Friend breathes, turns down my request to U-turn on the tow path and reminds me of all my usual mantras:

  • You never feel worse for a run
  • Chunk things down
  • Commit to a friend/mentor

I now realise how annoying I must usually sound – especially to anyone who loves their sofa. Fortunately I am so busy chomping my way through my energy chews (I didn’t get up early enough to eat breakfast) that I just amble along besides my friend and listen. I have no breath to waste in reply. Even the battery on my running watch has died on me.

‘Think of all those runs we have done over the years,’ he continues, ‘we never think we are going to run a marathon at the start, even though we have foolishly signed up to so so. Then we find ourself chunking a route down, falling into stride with total strangers who for a couple of hours are just sensible enough to plod along beside us without engaging in conversation. We take jelly babies from spectators who seem to miraculously appear just when we need them and we wonder why people are so flipping lovely. Where do those fellow runners disappear to at the end? Who knows? We may never see them again, but they get us through. People constantly surprise us in their support and we constantly surprise ourselves by our inner mettle. Now, that is surge capacity.’

I feel my mentor has just called a curfew on my pity party. You can tell he works in education for our two hour run turns in to a wellbeing and mojo master class of starter, reflection and plenary. He leaves me with a couple of ‘take aways’ but resists the use of coloured pencils or a flip chart – surprising for a geography teacher (#justsaying).

‘We are all responsible for our own well being, but we also all need a mentor, a coach, a friend – someone who will encourage us to ‘turn up’ and someone who promises to put us back together if we have a melt down or outage’. My friends is a rugby fan (and is already probably bored with shoring me up and is looking ahead to the start of the first Six Nations match) so he leaves me with an image of a rugby line out. ‘The team that throws their team mate up in the air to catch the ball, doesn’t then leave them to face plant; they assist them back down again. This is how we will get through these next months. Now let’s get a wiggle on and get back to the start, I have a rugby match to watch’.

As we wend our way back, my menopausal capacity is drained further by a random overthink replay of the spaniel incident earlier on the tow path. I decide not to test our friendship further by asking my running buddy if he would have seen me back onto my feet if that puppy had caused me to face plant – or belly flop into the canal – earlier.
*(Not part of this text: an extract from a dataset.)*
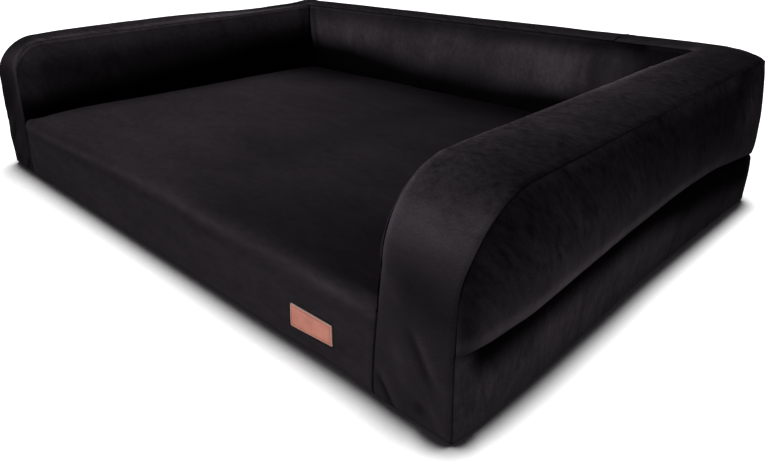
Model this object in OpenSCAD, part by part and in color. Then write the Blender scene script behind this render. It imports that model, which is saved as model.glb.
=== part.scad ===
// Dog sofa bed: a foam base with a bolster on three sides, in a sewn velvet cover with two zips at the back
// Millimetres, +Z up. The origin is on the floor at the centre of the footprint. The open front faces -Y.

/* [Overall size] */
// Width across the two arms
bed_w = 1200; // [1160:10:1240]
// Depth from the open front to the back
bed_d = 832; // [800:4:860]
// Height of the seat's edge above the floor
seat_h = 110; // [106:1:116]

/* [Bolsters] */
// Width of an arm, which is also the width of its strip
arm_w = 105; // [98:1:112]
// Thickness of the back bolster
back_w = 86; // [80:1:92]
// Height of the strips' inner seam at the arms' fronts
inner_top = 257; // [252:1:262]
// Height of the strips' outer seam there
outer_top = 252; // [247:1:256]
// How much both seams rise from there to the back
top_rise = 7; // [4:1:9]
// Radius over which the inner seam turns from an arm's front to its top
inner_r = 84; // [78:1:90]
// The same for the outer seam
outer_r = 103; // [96:1:108]
// How far the inner seam leans back by the start of its radius
inner_lean = 11; // [8:1:14]
// The same for the outer seam
outer_lean = 4; // [2:1:6]
// Rise of the strip between its two seams on the arm's top
strip_crown = 10; // [6:1:14]
// Bulge of the bolster's inner faces towards the seat
inner_bulge = 7; // [4:1:9]
// Bulge of the back bolster's outer face
back_bulge = 8; // [4:1:9]

/* [Base] */
// Radius of the seat's soft front edge
seat_r = 22; // [18:1:26]
// Rise of the middle of the seat above its edges
seat_crown = 6; // [3:1:9]
// Bulge of the front and of the base's sides
base_bulge = 3; // [1:0.5:4]
// How far the bottom seam is drawn in under the base
bottom_draw = 2.5; // [2:0.5:4]
// How far the seam of the long crease is drawn in
crease_draw = 6; // [4:1:7]

/* [Back corners] */
// Radius in plan at the floor
floor_corner_r = 14; // [12:1:18]
// Radius in plan at the long crease
crease_corner_r = 32; // [28:1:36]
// Radius in plan at the top of the bolster
top_corner_r = 58; // [52:1:60]
// How far the outer seam drops in the middle of a corner
corner_drop = 10; // [6:1:12]

/* [Cover] */
// Thickness of the velvet with its backing
cover_t = 3; // [2.5:0.5:3]
// Thickness of the layer between base and bolsters
divider_t = 1.5; // [1:0.5:1.5]

/* [Filling] */
// Height of the firm foam layer, from the floor
support_top = 62; // [54:2:70]
// Gap between the filling and the cover's inner side
filling_gap = 1.5; // [1:0.5:2]

/* [Label] */
// Width of the leather patch
label_w = 73; // [60:1:90]
// Height of the leather patch
label_h = 31; // [26:1:36]
// Thickness of the leather patch
label_t = 1.6; // [1.2:0.2:2]
// Distance of the patch's middle from the bed's middle
label_x = 393; // [300:1:420]
// Height of the patch's middle
label_z = 42; // [38:1:46]

/* [Zips] */
// Height of the base's zip
base_zip_z = 46; // [40:1:50]
// Height of the bolster's zip
bolster_zip_z = 128; // [124:1:132]
// Distance between the cover's edges at a zip
zip_mouth = 13; // [12:0.5:14]
// Width of one zip tape
tape_w = 15; // [13:1:16]
// Thickness of a zip tape
tape_t = 0.8; // [0.6:0.1:0.8]
// Width of one row of teeth
row_w = 2.3; // [2:0.1:2.4]
// Thickness of the rows of teeth
row_t = 2.2; // [2:0.1:2.3]
// Length of the slider
slider_l = 12; // [10:1:14]
// Length of the pull from its pin to its end
pull_l = 32; // [26:1:40]

/* [Hidden] */

velvet = "#2b2a2f";
lining = "#1c1c1f";
black_tape = "#131315";
metal = "#8d8f94";
leather = "#b5603c";
firm_foam = "#c9c2ae";
soft_foam = "#e9e2cf";
bolster_foam = "#dcd6c6";

// Faces of the bed
side_x = bed_w / 2;
arm_x = side_x - arm_w;
front_y = -bed_d / 2;
back_y = bed_d / 2;
rest_y = back_y - back_w;
bottom_z = cover_t;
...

I do not really need to ask, I am just feeling pathetically needy. My friend has put me back together many times. I am grateful that my tired body and over active brain remind me of this and I feel my Pollyanna faintly rebooting.
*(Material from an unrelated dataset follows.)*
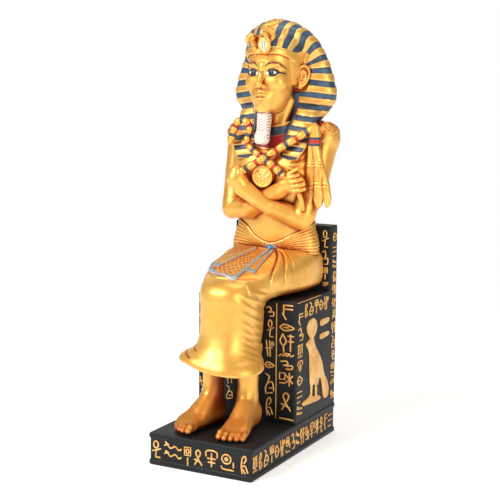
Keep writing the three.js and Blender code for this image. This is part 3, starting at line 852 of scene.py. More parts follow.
def arm_field(items, side):
    g = Group(items)

    def fn(x, y, z):
        d = g(x, y, z)
        zone, rim, pattern = shoulder_relief(side, x, y, z)
        d = d - (0.35 * zone + 0.34 * pattern * zone + 0.34 * rim) * step(150, 170, z)
        return smax(d, 120 - z, 0.3)

    return Shape(fn, g.lo - 0.8, g.hi + 0.8)


arm_left = arm_field(ARM_L, 1)
arm_right = arm_field(ARM_R, -1)


def arm_paint(side):
    def fn(x, y, z, n):
        zone, rim, pattern = shoulder_relief(side, x, y, z)
        red = np.minimum(np.minimum(z - 200.2, 30.4 - np.abs(x)), 3.0)
        # painted shade: a little all over, more on the right arm and on the shoulder cape, most in the grooves of its
        # pattern
        return {"recess": 0.24 + 0.14 * (side < 0) + zone * 0.18 + 0.3 * zone * np.clip(-pattern, 0, 1), "red": red}
    return fn


piece("arm_left", arm_left, 0.6, arm_paint(1))
piece("arm_right", arm_right, 0.6, arm_paint(-1))
hand_right = Group(HAND_R)
hand_mitt = Group(HAND_L)
crease_left = Group(CREASE_L)
hand_left = Shape(lambda x, y, z: smax(hand_mitt(x, y, z), -crease_left(x, y, z), 0.5), hand_mitt.lo, hand_mitt.hi)
piece("hand_right", hand_right, 0.4)
piece("hand_left", hand_left, 0.42)

# ---------------------------------------------------------------- crook and flail
CROOK = [[20.5, 15.4, 164], [16.2, 15.3, 172], [10.6, 15.4, 175], [5.5, 15.8, 178.4], [0.7, 16.2, 181.4],
         [-5.3, 17.4, 185.2], [-10.2, 18.6, 188.4], [-11.4, 19.2, 191.6], [-10.8, 19.6, 194.6],
         [-10.1, 20, 198], [-11.2, 20, 201.7], [-14.7, 20, 203.8], [-18.6, 20, 202.8],
         [-20.7, 20, 199.3], [-22.2, 20.2, 195.8], [-23, 20.4, 192.6], [-24.6, 20.8, 190.4]]
CROOK[0:2] = [[27.6, 19.4, 150.6], [26.8, 18.2, 156.6], [23.8, 17.0, 163.4], [16.2, 15.3, 170.4]]
FLAIL = [[-15.6, 12, 169.8], [-2.7, 15.9, 178.6], [8.7, 19.4, 185.9], [20.5, 23.1, 193.4], [31.2, 26.4, 200.4]]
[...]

So, plenary time: In times of crisis, we all have reservoirs of emotional energy that we can call into action, to help us cope with the initial challenges. That bad news is that this surge capacity has a limited shelf life, so we will all need to take the responsibility to check in each day to prevent a power outage. The good news, is that we are all surrounded by yummy people if we experience capacity failure.

In the light of this learning (every day’s a school day), I have booked in a few runs over half term as prevention therapy to cope with any threat of a digital Christmas. My capacity to marvel at humanity will undoubtedly be stretched as I read of a panic- buy shortage of Chocolate Oranges and Christmas puddings (I can only empathise with the former, not the latter), but when I next plod along the local tow path I can console myself that I will have been recharged by an additional hour’s sleep tonight and that it will temporarily be light enough to see where that pesky pup is lying in wait for a random maul.